BAKER: Well, we are in a really interesting gray area here because in fact, the independent counsel as we were just talking about has gone away. That law is gone. So this is a special prosecutor. It is a different thing, a different organization. And Robert Mueller reports to the justice department, the justice department reports to the President. Under the constitution, he does have a good deal of authority to run the executive agencies.

However, as a matter of custom, as a matter of tradition and politics, certainly since Watergate, it`s been seen as inappropriate for a President to intervene in a specific law enforcement investigation. Particularly one that involves yourself or the people around you.

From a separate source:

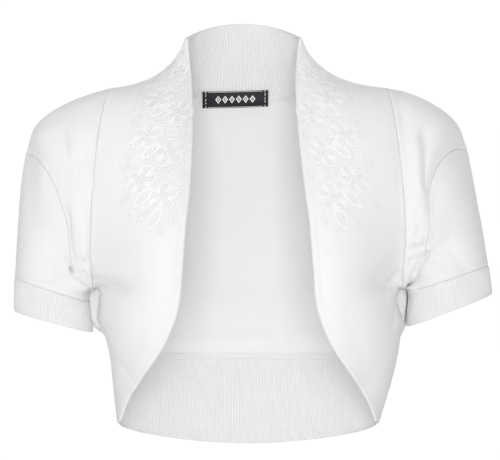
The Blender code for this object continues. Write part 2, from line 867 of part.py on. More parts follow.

So you know, is he going beyond those norms? Yes, he is. What will happen as a result? We don`t know. That`s probably a political question that would ultimately be, you know, rest with the Congress if they chose to do something about it.

But at the moment, Rod Rosenstein as we were just saying, is in a really interesting and tough position, depending how far he will go in this meeting now scheduled for Thursday in terms of releasing some of this information to the Republican members of the House.

MATTHEWS: Kim, when Rosenstein gave this job to Mueller, he laid down a mandate. He said here is what I want you to investigate, the possible role including with the Russians and the whole thing. And anything arises from that. It was a broad mandate. Are they going to try to strip this back from him at some point? Is that what we are talking about here?

WEHLE: Well, I mean, there is a number of things. He could fire Rosenstein. He could fire Mueller. You could amend the regulation that essentially gives Rosenstein the power. I mean, there are as was mentioned, the President does have complete control over this in terms of the constitution, he does have authority. The problem is that the other branch of government, the political branch, Congress is asleep on the job. So it has to really go to the judiciary at this point.

MATTHEWS: Natasha, you know, what I think? I see here in laying down day after day increasingly with each day, basically the argument for firing people, for basically a Saturday night live in slow motion. They are laying down why they have the right to get rid of these people because they are no damn good. What do you think is going on here? Isn`t that they are leaning toward that or recognize they are going to be charged with something serious by September and they are afraid it is going to look terrible and they are preparing their troops to deny its importance.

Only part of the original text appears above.